Stored data

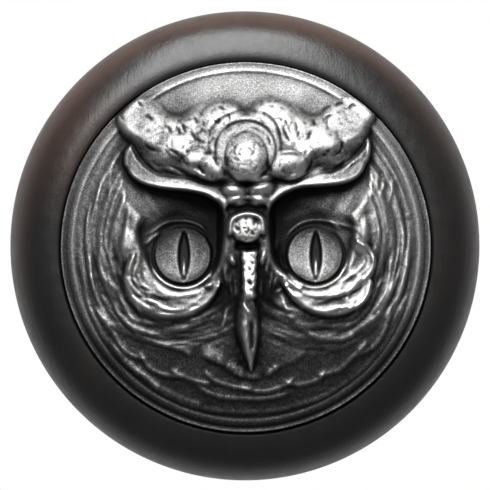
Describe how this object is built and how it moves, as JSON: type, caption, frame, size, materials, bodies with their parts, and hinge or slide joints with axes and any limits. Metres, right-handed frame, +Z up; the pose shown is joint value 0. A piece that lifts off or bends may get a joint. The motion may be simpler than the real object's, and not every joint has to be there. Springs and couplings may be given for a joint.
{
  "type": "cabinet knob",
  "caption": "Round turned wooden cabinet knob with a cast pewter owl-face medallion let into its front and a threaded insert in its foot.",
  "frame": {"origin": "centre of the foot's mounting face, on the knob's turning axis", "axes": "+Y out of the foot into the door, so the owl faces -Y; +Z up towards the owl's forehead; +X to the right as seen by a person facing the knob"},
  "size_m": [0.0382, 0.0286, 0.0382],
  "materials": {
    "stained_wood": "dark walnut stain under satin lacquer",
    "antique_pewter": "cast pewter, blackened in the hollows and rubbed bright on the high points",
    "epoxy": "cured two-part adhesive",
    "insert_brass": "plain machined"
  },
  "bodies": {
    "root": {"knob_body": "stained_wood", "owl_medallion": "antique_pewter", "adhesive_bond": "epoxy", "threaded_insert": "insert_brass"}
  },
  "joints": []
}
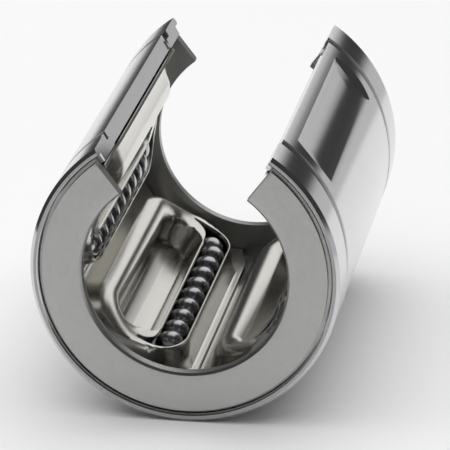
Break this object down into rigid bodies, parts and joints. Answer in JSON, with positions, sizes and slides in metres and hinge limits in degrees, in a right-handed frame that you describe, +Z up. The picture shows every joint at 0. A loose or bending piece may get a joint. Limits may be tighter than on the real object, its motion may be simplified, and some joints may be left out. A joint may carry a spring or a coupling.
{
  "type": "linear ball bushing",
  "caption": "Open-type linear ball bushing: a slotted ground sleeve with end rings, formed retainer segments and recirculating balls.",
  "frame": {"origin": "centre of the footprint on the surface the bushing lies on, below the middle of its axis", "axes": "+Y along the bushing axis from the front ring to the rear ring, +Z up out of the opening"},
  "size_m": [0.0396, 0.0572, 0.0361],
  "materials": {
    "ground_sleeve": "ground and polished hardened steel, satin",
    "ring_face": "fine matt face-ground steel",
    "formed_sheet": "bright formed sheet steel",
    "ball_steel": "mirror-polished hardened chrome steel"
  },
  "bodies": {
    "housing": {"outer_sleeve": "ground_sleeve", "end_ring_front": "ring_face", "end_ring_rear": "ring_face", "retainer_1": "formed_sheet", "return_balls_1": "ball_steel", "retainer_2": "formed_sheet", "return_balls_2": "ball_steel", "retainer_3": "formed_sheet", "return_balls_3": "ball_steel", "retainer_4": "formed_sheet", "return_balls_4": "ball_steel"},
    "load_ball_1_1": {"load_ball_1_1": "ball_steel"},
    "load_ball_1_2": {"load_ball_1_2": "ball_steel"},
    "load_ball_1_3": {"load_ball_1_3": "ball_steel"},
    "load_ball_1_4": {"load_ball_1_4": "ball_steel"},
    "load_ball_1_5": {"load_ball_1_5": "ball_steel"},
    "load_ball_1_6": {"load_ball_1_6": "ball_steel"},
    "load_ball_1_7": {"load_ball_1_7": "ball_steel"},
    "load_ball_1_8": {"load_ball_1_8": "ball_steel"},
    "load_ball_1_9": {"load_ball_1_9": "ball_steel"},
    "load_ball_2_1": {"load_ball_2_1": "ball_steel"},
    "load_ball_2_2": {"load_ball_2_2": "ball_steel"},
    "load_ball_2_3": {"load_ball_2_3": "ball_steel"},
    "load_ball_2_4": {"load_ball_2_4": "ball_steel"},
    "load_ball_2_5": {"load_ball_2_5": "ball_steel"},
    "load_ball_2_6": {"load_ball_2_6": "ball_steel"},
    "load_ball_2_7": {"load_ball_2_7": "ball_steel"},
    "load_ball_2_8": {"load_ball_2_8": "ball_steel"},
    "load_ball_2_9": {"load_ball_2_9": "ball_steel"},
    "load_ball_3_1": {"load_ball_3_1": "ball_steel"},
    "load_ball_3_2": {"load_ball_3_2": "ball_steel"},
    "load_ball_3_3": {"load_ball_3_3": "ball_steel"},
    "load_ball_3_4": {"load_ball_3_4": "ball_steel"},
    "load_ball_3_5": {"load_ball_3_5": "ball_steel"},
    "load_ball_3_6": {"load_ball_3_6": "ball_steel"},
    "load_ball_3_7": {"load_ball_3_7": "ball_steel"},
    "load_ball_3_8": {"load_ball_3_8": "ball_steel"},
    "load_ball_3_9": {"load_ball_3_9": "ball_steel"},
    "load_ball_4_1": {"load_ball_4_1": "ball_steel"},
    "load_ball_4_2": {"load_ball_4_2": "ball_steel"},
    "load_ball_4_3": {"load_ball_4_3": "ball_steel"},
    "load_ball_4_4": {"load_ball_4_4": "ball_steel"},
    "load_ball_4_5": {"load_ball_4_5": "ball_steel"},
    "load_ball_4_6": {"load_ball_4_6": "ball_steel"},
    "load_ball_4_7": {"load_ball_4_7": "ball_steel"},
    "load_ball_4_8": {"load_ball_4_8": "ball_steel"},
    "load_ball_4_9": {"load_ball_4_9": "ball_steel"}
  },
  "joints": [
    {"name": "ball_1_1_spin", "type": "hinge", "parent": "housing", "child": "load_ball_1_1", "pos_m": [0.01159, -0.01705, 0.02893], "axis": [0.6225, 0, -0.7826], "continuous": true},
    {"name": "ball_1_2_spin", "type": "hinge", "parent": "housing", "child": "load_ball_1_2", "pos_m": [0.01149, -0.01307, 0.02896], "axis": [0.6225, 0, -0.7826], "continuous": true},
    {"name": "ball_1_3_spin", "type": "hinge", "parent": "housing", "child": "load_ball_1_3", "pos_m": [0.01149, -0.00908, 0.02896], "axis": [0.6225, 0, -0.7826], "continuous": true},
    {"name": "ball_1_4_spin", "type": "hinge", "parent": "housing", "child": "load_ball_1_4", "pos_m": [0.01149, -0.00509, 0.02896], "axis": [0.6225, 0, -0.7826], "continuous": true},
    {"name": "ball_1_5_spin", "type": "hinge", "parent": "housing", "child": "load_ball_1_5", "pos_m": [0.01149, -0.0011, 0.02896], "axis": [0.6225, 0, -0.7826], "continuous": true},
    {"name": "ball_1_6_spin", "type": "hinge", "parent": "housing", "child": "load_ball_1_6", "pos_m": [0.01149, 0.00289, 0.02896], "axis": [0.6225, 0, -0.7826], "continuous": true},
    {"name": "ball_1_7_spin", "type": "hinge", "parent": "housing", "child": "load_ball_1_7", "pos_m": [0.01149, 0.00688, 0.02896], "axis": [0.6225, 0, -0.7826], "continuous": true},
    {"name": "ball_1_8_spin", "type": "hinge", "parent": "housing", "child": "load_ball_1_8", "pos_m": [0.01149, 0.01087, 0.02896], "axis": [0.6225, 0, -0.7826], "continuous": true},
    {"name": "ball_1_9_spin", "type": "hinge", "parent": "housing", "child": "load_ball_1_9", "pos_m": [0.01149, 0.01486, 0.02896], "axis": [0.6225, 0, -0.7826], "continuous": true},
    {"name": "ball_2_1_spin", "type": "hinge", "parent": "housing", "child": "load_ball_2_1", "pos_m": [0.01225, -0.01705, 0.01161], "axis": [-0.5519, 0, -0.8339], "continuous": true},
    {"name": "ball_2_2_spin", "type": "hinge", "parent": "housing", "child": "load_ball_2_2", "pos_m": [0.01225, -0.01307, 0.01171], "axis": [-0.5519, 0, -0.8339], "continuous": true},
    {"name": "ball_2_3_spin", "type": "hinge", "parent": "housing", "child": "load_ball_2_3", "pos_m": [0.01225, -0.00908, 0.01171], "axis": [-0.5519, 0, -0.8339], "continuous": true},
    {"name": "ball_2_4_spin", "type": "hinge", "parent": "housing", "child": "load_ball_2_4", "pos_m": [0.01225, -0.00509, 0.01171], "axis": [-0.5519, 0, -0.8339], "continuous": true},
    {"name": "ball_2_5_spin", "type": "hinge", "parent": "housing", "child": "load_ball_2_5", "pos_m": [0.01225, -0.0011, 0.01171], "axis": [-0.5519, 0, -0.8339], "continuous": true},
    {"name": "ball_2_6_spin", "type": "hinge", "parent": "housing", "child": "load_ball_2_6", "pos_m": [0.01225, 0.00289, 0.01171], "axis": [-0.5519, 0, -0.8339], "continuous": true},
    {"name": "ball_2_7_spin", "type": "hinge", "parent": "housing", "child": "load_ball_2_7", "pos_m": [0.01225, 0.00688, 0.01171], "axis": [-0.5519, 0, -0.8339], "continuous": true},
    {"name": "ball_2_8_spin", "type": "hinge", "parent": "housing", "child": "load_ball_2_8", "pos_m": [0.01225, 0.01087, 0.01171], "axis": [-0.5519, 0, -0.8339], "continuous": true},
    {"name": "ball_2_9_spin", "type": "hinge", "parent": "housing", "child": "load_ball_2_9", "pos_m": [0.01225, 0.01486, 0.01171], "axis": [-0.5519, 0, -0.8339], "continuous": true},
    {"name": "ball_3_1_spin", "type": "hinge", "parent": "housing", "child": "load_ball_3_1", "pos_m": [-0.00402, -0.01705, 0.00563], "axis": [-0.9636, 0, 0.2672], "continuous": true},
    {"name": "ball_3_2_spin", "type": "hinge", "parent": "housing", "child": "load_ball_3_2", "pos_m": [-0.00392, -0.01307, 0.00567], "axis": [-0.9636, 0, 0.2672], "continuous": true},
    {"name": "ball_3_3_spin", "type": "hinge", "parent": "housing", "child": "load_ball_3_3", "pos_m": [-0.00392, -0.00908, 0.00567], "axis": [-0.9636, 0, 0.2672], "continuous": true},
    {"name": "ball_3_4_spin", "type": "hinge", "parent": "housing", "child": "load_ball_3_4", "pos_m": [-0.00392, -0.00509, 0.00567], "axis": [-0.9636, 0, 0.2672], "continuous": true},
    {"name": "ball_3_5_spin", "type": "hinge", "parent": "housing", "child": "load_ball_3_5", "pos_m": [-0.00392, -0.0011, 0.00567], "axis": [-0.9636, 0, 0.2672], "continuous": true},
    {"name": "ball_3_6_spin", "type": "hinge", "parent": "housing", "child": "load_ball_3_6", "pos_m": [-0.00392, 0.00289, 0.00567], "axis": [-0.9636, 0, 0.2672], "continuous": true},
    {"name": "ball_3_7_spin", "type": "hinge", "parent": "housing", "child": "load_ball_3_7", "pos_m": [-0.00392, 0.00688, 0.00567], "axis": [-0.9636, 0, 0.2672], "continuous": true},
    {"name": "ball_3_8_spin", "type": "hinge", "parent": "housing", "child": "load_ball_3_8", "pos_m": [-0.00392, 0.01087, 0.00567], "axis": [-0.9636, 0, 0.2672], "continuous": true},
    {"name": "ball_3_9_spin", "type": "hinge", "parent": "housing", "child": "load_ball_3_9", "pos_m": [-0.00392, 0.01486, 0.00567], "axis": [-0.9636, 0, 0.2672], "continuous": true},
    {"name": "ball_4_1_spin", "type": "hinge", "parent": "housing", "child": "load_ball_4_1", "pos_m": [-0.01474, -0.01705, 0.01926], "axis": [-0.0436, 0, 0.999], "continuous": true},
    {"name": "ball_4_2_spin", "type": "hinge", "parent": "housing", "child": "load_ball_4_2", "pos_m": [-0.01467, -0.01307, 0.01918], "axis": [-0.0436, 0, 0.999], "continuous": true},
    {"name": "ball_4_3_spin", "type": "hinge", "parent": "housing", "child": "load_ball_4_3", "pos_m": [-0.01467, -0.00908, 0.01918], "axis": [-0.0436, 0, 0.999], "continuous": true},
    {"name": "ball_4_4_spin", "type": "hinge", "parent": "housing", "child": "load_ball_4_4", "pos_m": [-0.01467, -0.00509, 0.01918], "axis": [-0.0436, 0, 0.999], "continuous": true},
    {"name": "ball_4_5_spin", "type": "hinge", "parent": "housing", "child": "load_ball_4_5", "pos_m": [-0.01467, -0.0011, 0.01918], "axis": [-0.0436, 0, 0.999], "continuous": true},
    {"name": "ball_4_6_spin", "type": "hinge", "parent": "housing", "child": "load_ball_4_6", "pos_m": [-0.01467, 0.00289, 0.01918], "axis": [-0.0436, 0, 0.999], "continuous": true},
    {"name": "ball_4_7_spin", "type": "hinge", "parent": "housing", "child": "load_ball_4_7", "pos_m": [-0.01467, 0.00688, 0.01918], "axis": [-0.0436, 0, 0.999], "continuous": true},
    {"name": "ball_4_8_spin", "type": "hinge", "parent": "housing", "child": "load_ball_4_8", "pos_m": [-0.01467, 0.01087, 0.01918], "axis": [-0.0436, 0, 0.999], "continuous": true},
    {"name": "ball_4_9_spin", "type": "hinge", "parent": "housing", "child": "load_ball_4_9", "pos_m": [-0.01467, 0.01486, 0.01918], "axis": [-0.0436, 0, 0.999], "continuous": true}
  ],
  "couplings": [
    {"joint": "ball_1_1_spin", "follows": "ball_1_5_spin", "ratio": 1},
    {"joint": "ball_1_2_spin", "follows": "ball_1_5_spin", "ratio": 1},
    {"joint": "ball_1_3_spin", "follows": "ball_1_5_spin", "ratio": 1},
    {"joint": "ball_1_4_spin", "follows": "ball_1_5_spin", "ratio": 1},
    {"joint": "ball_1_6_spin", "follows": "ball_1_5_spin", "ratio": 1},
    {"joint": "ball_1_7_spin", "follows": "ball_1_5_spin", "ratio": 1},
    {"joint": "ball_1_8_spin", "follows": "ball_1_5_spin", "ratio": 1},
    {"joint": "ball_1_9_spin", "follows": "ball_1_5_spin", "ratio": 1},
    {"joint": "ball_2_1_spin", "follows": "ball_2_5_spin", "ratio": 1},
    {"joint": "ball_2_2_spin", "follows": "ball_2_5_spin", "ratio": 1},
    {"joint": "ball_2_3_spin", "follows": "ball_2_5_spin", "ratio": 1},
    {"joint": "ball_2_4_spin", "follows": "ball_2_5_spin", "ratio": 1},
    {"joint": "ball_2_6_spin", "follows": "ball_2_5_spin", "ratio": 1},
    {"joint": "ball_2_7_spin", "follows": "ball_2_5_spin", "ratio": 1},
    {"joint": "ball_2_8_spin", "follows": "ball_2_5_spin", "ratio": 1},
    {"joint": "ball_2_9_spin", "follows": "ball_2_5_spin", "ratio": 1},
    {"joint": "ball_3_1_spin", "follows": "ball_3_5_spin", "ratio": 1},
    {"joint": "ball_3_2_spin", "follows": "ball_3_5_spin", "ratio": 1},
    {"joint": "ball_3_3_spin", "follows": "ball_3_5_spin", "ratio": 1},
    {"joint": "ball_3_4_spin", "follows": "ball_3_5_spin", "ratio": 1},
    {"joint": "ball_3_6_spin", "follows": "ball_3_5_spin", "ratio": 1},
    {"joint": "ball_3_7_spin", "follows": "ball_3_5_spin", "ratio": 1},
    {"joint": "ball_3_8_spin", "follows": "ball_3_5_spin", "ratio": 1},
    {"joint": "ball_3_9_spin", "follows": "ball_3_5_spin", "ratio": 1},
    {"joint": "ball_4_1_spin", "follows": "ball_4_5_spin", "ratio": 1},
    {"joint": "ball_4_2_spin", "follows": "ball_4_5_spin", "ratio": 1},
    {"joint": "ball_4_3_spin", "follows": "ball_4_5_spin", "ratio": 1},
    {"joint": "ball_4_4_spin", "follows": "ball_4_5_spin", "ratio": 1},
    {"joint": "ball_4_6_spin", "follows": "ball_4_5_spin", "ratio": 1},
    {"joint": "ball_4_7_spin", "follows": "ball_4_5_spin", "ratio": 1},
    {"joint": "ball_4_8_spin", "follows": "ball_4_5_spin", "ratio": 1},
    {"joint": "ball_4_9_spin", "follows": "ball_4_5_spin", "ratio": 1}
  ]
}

Task prompt
Extract each line from the entries above that contains the string "object".

Exercise solution
Describe how this object is built and how it moves, as JSON: type, caption, frame, size, materials, bodies with their parts, and hinge or slide joints with axes and any limits. Metres, right-handed frame, +Z up; the pose shown is joint value 0. A piece that lifts off or bends may get a joint. The motion may be simpler than the real object's, and not every joint has to be there. Springs and couplings may be given for a joint.
Break this object down into rigid bodies, parts and joints. Answer in JSON, with positions, sizes and slides in metres and hinge limits in degrees, in a right-handed frame that you describe, +Z up. The picture shows every joint at 0. A loose or bending piece may get a joint. Limits may be tighter than on the real object, its motion may be simplified, and some joints may be left out. A joint may carry a spring or a coupling.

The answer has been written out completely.